There are many reports that EXP has fewer complications than Trab [11, 17, 18]. In the present study as well, the vitreous hemorrhage and vitreous prolapse that are characteristic of a Trab did not occur in the EXP group. For these reasons, EXP might pose a lower risk of complications. The EXP also has a characteristic complication of tube obstruction [32], but this did not occur in the present series of patients.
The preoperative IOPs of our patients were very low, and surgeries that require further IOP reduction could pose a high risk of complications associated with low IOP such as shallow anterior chamber, choroidal detachment, and hypotony maculopathy. Notably, the Trab results in more outflow to outside of the eye, and we thus suspected that the Trab might result in more complications associated with low IOP. However, there was no between-group difference in complications associated with low IOP. Arimura et al. reported that EXP caused choroidal detachment in 18% of their patients whereas Trab caused it in 12.5%, which was not a significant difference [17]. Our present results are similar. Appropriate laser suture-lysis could lower the risk of complications.

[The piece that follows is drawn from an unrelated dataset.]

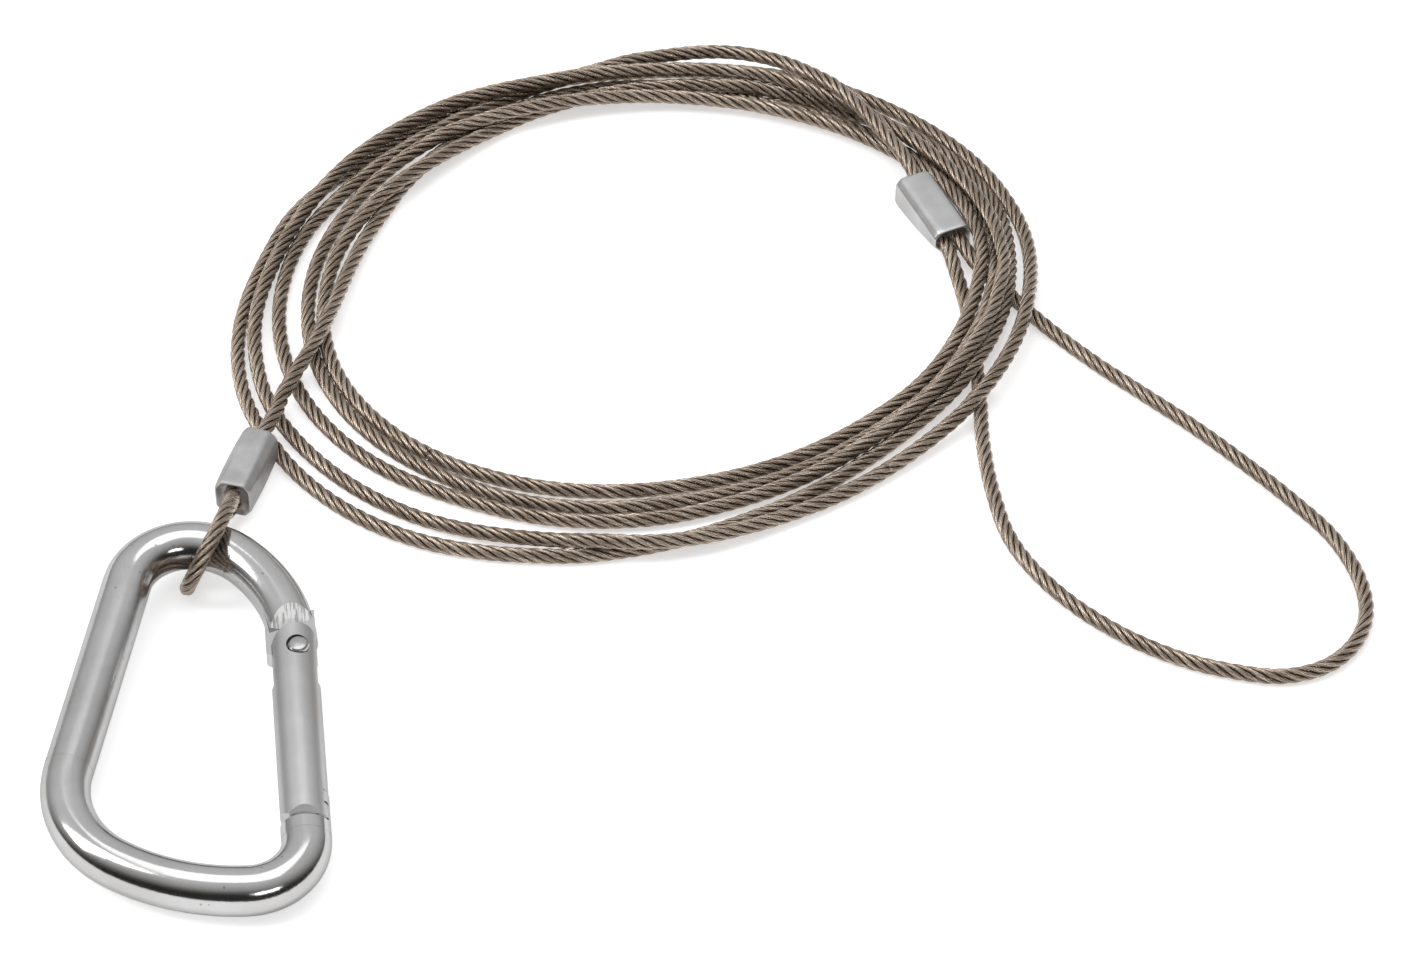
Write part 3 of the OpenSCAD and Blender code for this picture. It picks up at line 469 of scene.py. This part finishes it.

In terms of medical economy, Patel et al. reported that EXP was associated with greater surgical cost compared with Trab [33].
There are some study limitations to address. This was a retrospective analysis. There is a risk that the results would vary greatly depending on the preoperative IOP values. We did not consider IOP fluctuations. Our patient population included cases with simultaneous cataract surgery, and it has been reported that simultaneous cataract surgery has poorer surgical results and is more likely to reduce the ECD rapidly [34, 35]. We did not define the indications for glaucoma surgery, cataract surgery, and additional glaucoma medications. The number of patients was small, and the follow-up period was short.
Even in an era when many glaucoma devices are available, the number of surgical methods for patients with low preoperative IOP might be limited. Since both EXP and Trab could adjust the postoperative IOP to some extent, these surgeries were considered first for our patients. Trab has a greater ability to lower the IOP. Since the surgical results of glaucoma focus on the postoperative IOP, it seems that Trab is the better surgical method. However, we cannot recommend surgery that has a high possibility of postoperative complications, even if the IOP decreases more. Both surgeries were useful for patients with low preoperative IOP, and both have advantages and disadvantages. It is necessary to judge these surgeries by the outcomes over a long-term follow-up.